Kitabın ilk kıvılcımı nasıl oluştu?
Yıllar önce duyduğum bir intihar haberi beni çok etkilemişti. Olayın detayının Nermin’le bir ilgisi yok. Ama insan neden ölmeyi seçer sorusunun cevaplarından birini de Nermin karakteri versin istedim.
Okurlardan aldığın tepkiler nasıl?
Kaktüs benim ilk kitabım. Yıllardır bir şeyler karalarım, arkadaşlarıma okurum ve üzerine konuşuruz. İlk kez beni hiç tanımayan insanların yazdıklarıma benden uzakta eşlik etmeleri çok heyecan vericiydi. Beni hiç tanımayan okurlardan aldığım yorumlardan en güzelleri akıcı, ustaca ve çok şiirsel bir dil kullandığımı söylemeleri oldu. Bu yorumları yapan herkese çok teşekkür ederim. Arkadaşım olan okurlardan aldığım yorumların en önemlisi de: “Senin kadar canlı, hareketli bir kadın için biraz kasvetli bir hikaye değil mi ?” oldu. Evet biraz kasvetli bir hikâye, biraz karamsar. Bir ucunda ölüm, bir ucunda ayrılık, kocaman bir yarık açan bir cinayet var. Ama hayatın kendisi de pek pürü pak sayılamaz değil mi?
İzmirli olmaktan öte Bucalısın. Buca, öykülere dönüşecek mi?
Öykülerimin başlangıcında Nermin’in evini kurgularken çocukluğumdan beri kenarından köşesinden geçtiğim Dayko yokuşunun ara sokaklarında bir adresten yola çıktım.

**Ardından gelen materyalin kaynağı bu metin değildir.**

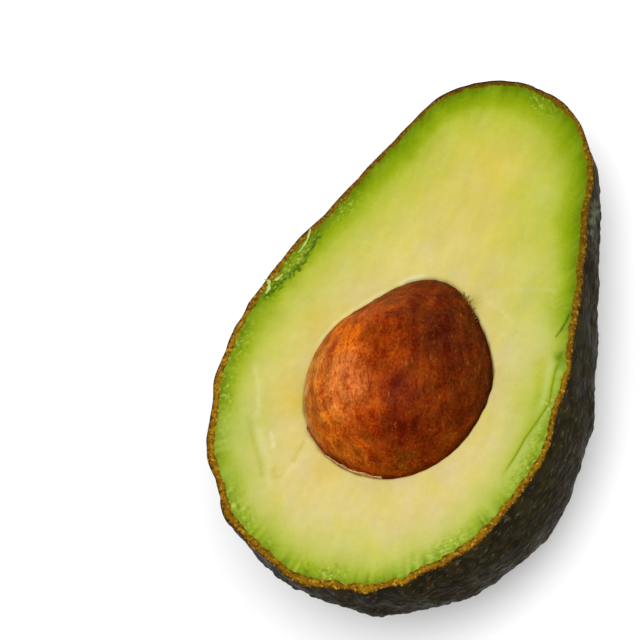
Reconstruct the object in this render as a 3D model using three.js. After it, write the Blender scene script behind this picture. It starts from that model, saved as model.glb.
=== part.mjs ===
// The pit-holding half of a ripe, dark-skinned avocado, lying on its back with the cut face up.
// Units are millimetres and +Z is up. The origin is the middle of the flat spot that it rests on.
// Every piece is shaped in the cut frame: Z is 0 on the cut face, +Y runs to the neck, +X to one side.
// The group then pitches that frame, neck down, into the attitude in which the fruit lies still.

import * as THREE from "three";

// Whole fruit, before the cut
const NECK_END = 61.3; // y of the neck's tip
const BLOSSOM_END = -44.2; // y of the fat end's tip
const CENTRE_X = -1.2; // x of the fruit's centreline at y 0
const LEAN = -0.05; // how the centreline leans sideways towards the neck, mm per mm
const SAG_DEPTH = -8.9; // height of the centreline where it lies deepest under the cut
const SAG_Y = -6; // where that is
const SAG_BOW = 0.0026; // how fast the centreline rises towards both ends, 1/mm
// Girth from the blossom end (-1) to the neck (1): radius divided by that of a unit ellipse, mm
const GIRTH = [
  [-1, 42.2],
  [-0.7, 40.4],
  [-0.35, 38.2],
  [0, 34.3],
  [0.3, 30.3],
  [0.6, 28.5],
  [0.85, 31.4],
  [1, 35],
];
const SWELL_HEIGHT = 0.25; // slow unevenness of the whole fruit

// Layers
const SKIN_THICKNESS = 1.5; // between the pebbles' middle height and the lining
const GAP = 0.35; // clearance between pieces that touch
const PEBBLE_HEIGHT = 1.5; // from crease to top, larger than life
const PEBBLE_SPACING = 6.8;
const PEBBLE_COUNT = 300; // what covers the underside at that spacing
const PEBBLE_JITTER = 0.35; // share of the spacing
const LOWEST_PEBBLE = 0.55; // share of the full height
const CREASE_SHARE = 0.75; // how far a pebble's flank reaches, as a share of the spacing
const SEED = 20260;

// Pit: an egg that lies in the cut face with its blunt point towards the neck
const PIT_CENTRE = new THREE.Vector3(1.15, -2.65, -4);
const PIT_HALF_LENGTH = 19.2;
const PIT_RADIUS = 18.1;
const PIT_TAPER = 0.07; // how much slimmer its neck end is
const PIT_TURN = 10; // its axis off the fruit's, towards +X, degrees
const TIP_TURN = -25; // its point off its own axis, degrees
const TIP_HEIGHT = 0.2; // how far the point stands out, as a share of the radius
const TIP_SHARPNESS = 8;

// Resting attitude
const PITCH = 14; // neck end down, degrees
const FLAT_DEPTH = 0.9; // how far the underside is pressed flat

// Length of the triangles' edges
const SKIN_EDGE = 1.95;
const LINING_EDGE = 4.2;
const PIT_EDGE = 2.6;

const TURN = 2 * Math.PI;
const radians = THREE.MathUtils.degToRad;

// The same sequence of draws on every run
function seededRandom(seed) {
  let state = seed;
  return () => {
    state = (state * 1664525 + 1013904223) % 4294967296;
    return state / 4294967296;
  };
}

// A smooth curve through a short list of [position, value] pairs
function curveThrough(pairs) {
  const slopeAt = (i) => {
    const before = pairs[Math.max(i - 1, 0)];
    const after = pairs[Math.min(i + 1, pairs.length - 1)];
    return (after[1] - before[1]) / (after[0] - before[0]);
  };
  return (at) => {
    const next = pairs.findIndex(([position]) => position > at);
    const i = next < 0 ? pairs.length - 2 : Math.max(next - 1, 0);
    const [x0, y0] = pairs[i];
    const [x1, y1] = pairs[i + 1];
    const width = x1 - x0;
    const t = THREE.MathUtils.clamp((at - x0) / width, 0, 1);
    const ease = t * t * (3 - 2 * t);
    const leave = slopeAt(i) * width * t * (1 - t) ** 2;
    const arrive = slopeAt(i + 1) * width * t * t * (t - 1);
    return y0 * (1 - ease) + y1 * ease + leave + arrive;
  };
}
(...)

Tepecik ile Buca arasında, şimdi pek çok evin kentsel dönüşümle yıkıldığı bir çıkmaz sokakta yaşıyordu Nermin. Sokağın ayrıntılarını epeyce seyrettim. Kapı numaraları, kulübeye dönüşmüş gecekondu gerçekten orada hala duruyor. Öykülerin kahramanları gerçek değil ama evleri gerçek. Bu yüzden “Kaktüs” de bir Buca hikayesi.
Yeni çalışmalar edebiyatın hangi alanında olacak?
Öykü yazmaya hep devam etmek istiyorum. Cesaretimi toplayıp bir roman üzerine çalışmak da planlarımın arasında var. Şiir her daim başucumda olsun, okuyayım, arada karalayayım. Ama öykü benden hiç uzak durmasın.
Kaktüs / Esra Özdağ / Pikaresk Yayınevi / 68 s.